Well, safe yes but not so far now. When the conflict started, it was 1000 kilometres away and now it’s more like 500 kilometres, because now Kyiv is a very dangerous place, and is attacked each day. So, people from the Kyiv region and places in the central part of Ukraine are where the majority of people we are working with are currently coming from. In Chernivtsi, now, no we haven’t experienced any attacks. But we are waiting for that situation. We are very close to Romania and a lot of people say that there are no attacks here because Romania is so close and that means the EU is close, but we will see what happens.

The war is affecting all Ukrainians but can you say much about how this conflict is affecting people who are already marginalised?

It’s difficult to say now really. But we can say that the people who can currently move through Ukraine, these refugees, are not from marginalised or vulnerable groups. It is usual Ukrainians who have cars, families, and enough funds and money to do this and travel. But these other groups, those living in poverty for example, are those who are suffering worst because they are having to stay in the cities which are being attacked now. In Chernivtsi, we continue our work with people who are homeless, our centres and shelters are working, people are safe here. So, in our region it is normal for now. But not in Kyiv, or Kharkiv, which has been almost completely destroyed. So, the people who stay there, especially families, big families with children, are very vulnerable, and many people have already died.

How has your worked changed over the years since the 2014 conflict started and how has it changed now?

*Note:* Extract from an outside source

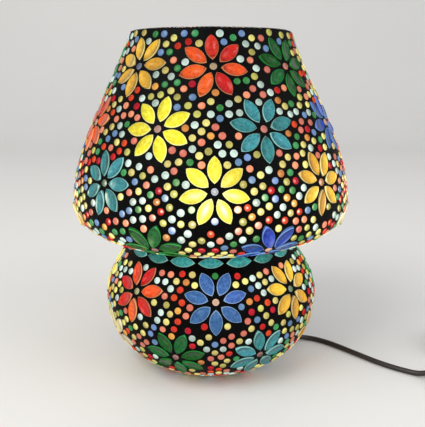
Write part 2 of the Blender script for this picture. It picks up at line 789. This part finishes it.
# %% Materials of the grout and the glass
def grout():
    graph = Graph("black_grout")
    grain = graph.noise(2600.0, 4.0, 0.7)
    pits = graph.noise(700.0, 3.0, 0.6)
    colour = graph.mix(graph.ramp(pits, 0.5, 0.75), (0.0008, 0.0007, 0.0007), (0.004, 0.0036, 0.0033))
    normal = graph.bump(grain, 0.35, 0.0002, graph.bump(pits, 0.4, 0.0004))
    return graph.finish(
        Base_Color=colour, Roughness=graph.ramp(grain, 0.3, 0.7, 0.45, 0.65), Specular_IOR_Level=0.06,
        Normal=normal,
    )


def clear_glass(name, tint, rough, ripple):
    graph = Graph(name)
    waves = graph.noise(60.0, 2.0, 0.5)
    return graph.finish(
        Base_Color=graph.mix(graph.ramp(waves, 0.3, 0.7), tint, (0.97, 1.0, 0.99)),
        Roughness=rough, IOR=1.5, Transmission_Weight=1.0, Normal=graph.bump(waves, ripple, 0.001),
    )


def lit_glass():
    graph = Graph("frosted_bulb")
    height = graph.parts(graph.place)[2]
    veil = graph.noise(900.0, 2.0, 0.5)
    colour = graph.mix(graph.ramp(veil, 0.4, 0.6), (1.0, 0.84, 0.60), (1.0, 0.88, 0.68))
    strength = graph.ramp(height, 0.066, 0.09, 0.5, 1.0)
    return graph.finish(
        Base_Color=(0.95, 0.93, 0.90), Roughness=0.35, IOR=1.5,
        Emission_Color=colour, Emission_Strength=strength,
    )


def glazed(name, colour):
    """Porcelain or fired black glass, with a thin clear glaze on top."""
    graph = Graph(name)
    drift = graph.noise(110.0, 3.0, 0.5)
    warm = (colour[0], colour[1] * 0.97, colour[2] * 0.92)
    return graph.finish(
        Base_Color=graph.mix(graph.ramp(drift, 0.4, 0.7), colour, warm), Roughness=0.16, Coat_Weight=0.7,
        Coat_Roughness=0.05, Normal=graph.bump(drift, 0.1, 0.0005),
    )


GLASSES = {
    "grout_coat": grout(), "glass_body": clear_glass("blown_glass", (0.93, 0.98, 0.97), 0.03, 0.25),
    "bulb_glass": lit_glass(), "bulb_stem": clear_glass("stem_glass", (0.95, 0.97, 0.95), 0.05, 0.1),
    "bulb_insulator": glazed("black_glass", (0.012, 0.012, 0.016)),
}
print("grout and glass:", sorted(GLASSES))

# %% [markdown]
# ## Metals
#
# The thread shell is pressed brass, the tube and the washers are zinc-plated steel, and the bulb's cap is
# aluminium. All of them share one recipe: brush marks that are noise stretched along the piece, and a dull
# tarnish in patches.


# %% Metals
def metal(name, colour, rough, grain):
    graph = Graph(name)
    brushed = graph.noise(300.0, 4.0, 0.6, 0.0, graph.stretch((1.0, 1.0, grain)))
    tarnish = graph.noise(90.0, 3.0, 0.6)
    worn = tuple(c * 0.72 for c in colour)
    return graph.finish(
        Base_Color=graph.mix(graph.ramp(tarnish, 0.45, 0.75), colour, worn), Metallic=1.0,
        Roughness=graph.ramp(brushed, 0.3, 0.7, rough * 0.7, rough * 1.4),
        Normal=graph.bump(brushed, 0.15, 0.0002),
    )


brass = metal("brass", (0.80, 0.58, 0.24), 0.28, 0.1)
METALS = {
    "centre_contact": brass, "thread_shell": brass, "switch_contacts": brass,
    "bulb_contact": metal("contact_tin", (0.62, 0.60, 0.56), 0.3, 1.0),
    "bulb_cap": metal("cap_aluminium", (0.78, 0.78, 0.78), 0.25, 8.0),
}
steel = metal("zinc_steel", (0.56, 0.56, 0.55), 0.32, 0.1)
for node in ("nipple", "steel_washer", "terminal_screws", "switch_screws"):
    METALS[node] = steel
print("metals:", sorted(METALS))

# %% [markdown]
# ## Plastic, rubber and felt
#
# The cord, the switch and the plug are moulded. A moulding is never quite even: it has a fine grain from
# its mould and a trace of dust. Felt scatters light at its edge, which the sheen gives, and its hair is
# fine noise. The strips in the bulb are dotted with phosphor and shine by themselves.


# %% Plastic, rubber, felt and the bulb's strips
def moulded(name, colour, rough, texture):
    """Plastic or rubber: a fine moulded grain and a trace of dust in it."""
    graph = Graph(name)
    grain = graph.noise(texture, 3.0, 0.6)
    smear = graph.noise(70.0, 3.0, 0.6)
    dusty = tuple(c * 0.8 + 0.02 for c in colour)
    return graph.finish(
        Base_Color=graph.mix(graph.ramp(smear, 0.5, 0.8, 0.0, 0.6), colour, dusty),
        Roughness=graph.ramp(smear, 0.3, 0.7, rough * 0.85, rough * 1.2),
        Normal=graph.bump(grain, 0.2, 0.00015),
    )


def felt():
    graph = Graph("felt_pad")
    hair = graph.noise(1800.0, 5.0, 0.8, 1.5)
    colour = graph.mix(graph.ramp(hair, 0.35, 0.65), (0.030, 0.022, 0.018), (0.09, 0.07, 0.055))
    normal = graph.bump(hair, 0.7, 0.0004)
    return graph.finish(Base_Color=colour, Roughness=0.95, Sheen_Weight=0.6, Normal=normal)


def glowing_strip():
    graph = Graph("light_strip")
    dots = graph.noise(1400.0, 2.0, 0.5)
    colour = graph.mix(graph.ramp(dots, 0.35, 0.65), (1.0, 0.55, 0.12), (1.0, 0.75, 0.35))
    return graph.finish(
        Base_Color=(0.9, 0.6, 0.2), Roughness=0.5, Emission_Color=colour, Emission_Strength=8.0,
    )


black_rubber = moulded("black_rubber", (0.018, 0.017, 0.016), 0.62, 1600.0)
cord_sheath = moulded("cord_sheath", (0.022, 0.015, 0.012), 0.42, 900.0)
MOULDED = {
    "rubber_washer": black_rubber, "seat_washer": black_rubber, "cord_relief": black_rubber,
    "plug_relief": black_rubber, "inner_lead": cord_sheath, "foot_pad": felt(),
    "bulb_filaments": glowing_strip(),
}
print("rubber, felt and strips:", sorted(MOULDED))

# %% [markdown]
# ## Painting the pieces
#
# Pieces that keep their solid's shape are painted on the node itself. Softened pieces and the cord are
# objects of this script and are painted there.

# %% Paint everything but the stones
for node, material in {**GLASSES, **METALS, **MOULDED}.items():
    paint(nodes[node], material)
black_plastic = moulded("black_plastic", (0.014, 0.0135, 0.013), 0.34, 2200.0)
ivory_plastic = moulded("ivory_plastic", (0.78, 0.73, 0.62), 0.36, 1500.0)
SOFT_FINISHES = {
    "switch_base": black_plastic, "switch_cover": black_plastic, "plug_body": black_plastic,
    "switch_rocker": moulded("rocker_plastic", (0.34, 0.012, 0.010), 0.22, 1800.0),
    "plug_pins": metal("nickel_pins", (0.76, 0.74, 0.70), 0.18, 0.2), "nipple_nut": brass,
    "holder_cap": ivory_plastic, "holder_sleeve": ivory_plastic,
    "holder_insulator": glazed("porcelain", (0.86, 0.85, 0.80)),
    "cord_tie": moulded("tie_plastic", (0.05, 0.05, 0.05), 0.45, 1500.0),
}
for node, material in SOFT_FINISHES.items():
    paint(finished[node], material)
for thing in (cord_a, cord_b):
    paint(thing, cord_sheath)
print("painted:", len(GLASSES) + len(METALS) + len(MOULDED), "solids and", len(SOFT_FINISHES), "copies")

# %% [markdown]
# ## What each length of cord does
#
# A cord can be moved, and the library needs to know how. Each length is declared with where it starts,
# how long and thick it is, how it lies, and which pieces hang on its far end and move with it.

print("cords declared:", cord_a.name, "and", cord_b.name)

# %% [markdown]
# ## Floor and light
#
# A pale floor that curves up behind the lamp, and two large soft lights kept low, so that the lit stones
# still lead.


# %% Floor, backdrop and lights
def sweep_floor():
    mesh = bmesh.new()
    profile = [(-1.6, 0.0), (1.2, 0.0)]
    for degrees in range(10, 91, 10):
        a = math.radians(degrees)
        profile.append((1.2 + 0.5 * math.sin(a), 0.5 - 0.5 * math.cos(a)))
    profile += [(1.7, 1.8)]
    rows = [[mesh.verts.new((x, y, z)) for y, z in profile] for x in (-2.4, 2.4)]
    for i in range(len(profile) - 1):
        mesh.faces.new((rows[0][i], rows[1][i], rows[1][i + 1], rows[0][i + 1]))
    data = bpy.data.meshes.new("backdrop")
    mesh.to_mesh(data)
    mesh.free()
    data.shade_smooth()
    thing = bpy.data.objects.new("backdrop", data)
    bpy.context.collection.objects.link(thing)
    graph = Graph("pale_floor")
    drift = graph.noise(3.0, 3.0, 0.5)
    paint(thing, graph.finish(
        Base_Color=graph.mix(drift, (0.78, 0.765, 0.74), (0.82, 0.805, 0.78)), Roughness=0.55,
    ))
    return thing


sweep_floor()


def soft_light(name, place, size, power, colour):
    data = bpy.data.lights.new(name, "AREA")
    data.shape = "SQUARE"
    data.size = size
    data.energy = power
    data.color = colour
    thing = bpy.data.objects.new(name, data)
    thing.location = place
    thing.rotation_euler = (Vector((0, 0, 0.12)) - Vector(place)).to_track_quat("-Z", "Y").to_euler()
    bpy.context.collection.objects.link(thing)


soft_light("key", (-0.9, -0.8, 1.3), 1.0, 18.0, (1.0, 0.98, 0.95))
soft_light("fill", (1.1, -0.6, 0.9), 1.0, 8.0, (0.95, 0.97, 1.0))
print("lights:", [light.name for light in bpy.data.lights])
world = bpy.data.worlds.new("studio")
world.use_nodes = True
world.node_tree.nodes["Background"].inputs["Color"].default_value = (0.9, 0.92, 0.95, 1.0)
world.node_tree.nodes["Background"].inputs["Strength"].default_value = 0.6
bpy.context.scene.world = world
bpy.context.scene.view_settings.view_transform = "Standard"

# %% [markdown] ## Hand-over  The box round the finished pieces is written beside the box round the solids,
# so that a piece which strays out of the lamp is noticed.

# %% Write the two boxes and finish
bpy.context.view_layer.update()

Well, we were always continuing our work with homeless communities, this was very separate. But when the original invasion in the eastern regions began, and we started working with internally displaced people, Chernivtsi didn’t receive that many refugees as, of course, people went to the bigger more resourced cities like Kyiv. But we worked with them, they lived here and have become part of our community. But now it is expected that our region, and the area at Lviv near the Polish border, will be the focal point for both those refugees and new ones.

We have been seeing how the UK government has reacted slowly to how to facilitate Ukrainians coming here, and we don’t have an idea of how many might end up placed here. While elsewhere, we’ve seen nearly half a million people have fled the country already for nearby nations like Romania, Hungary and Poland. What are you seeing? Are people already moving on from you to these other places?

Yes, a lot of people now are taking the opportunity to cross the border, into Romania, Poland, Slovakia, and a lot of people from our organisation of course are moving to Romania because it’s the closest border. But due to Ukraine’s mobilisation efforts, it’s only women and children and the elderly who can make these kinds of moves. Men from their late teens to 60 years old are to remain due to the possibility that they may be called up to fight.

How are you feeling about the near future as things remain so uncertain?

Of course, we are hoping for peace. But to be honest, it looks like Russia will continue their attack efforts. The discussions between our governments in Belarus were inconclusive. There seems to be very little agreement between both sides. And so, I think it will continue. In the next days, weeks, months, we will see a lot more people coming to us. Kharkiv is almost totally ruined, and of course we are worried about Kyiv because if it goes the same way, Ukraine as a state will be in a very difficult position.

How can people in other countries help and support your organisation and others like it?

I think the first thing people should do is speak about the situation as much as possible because it’s not, in the end, just about Ukraine and Russia – the whole of Europe is vulnerable after the most recent statements from Vladimir Putin about his intentions. For us specifically, you can go to our Facebook page where we are publishing information about how to support us. A lot of our partners from Austria, Germany and other countries have sent us money to help others. We just don’t want Europe to leave us in this terrible situation. It’s the 21st century and war in this era should not be happening, it should be stopped.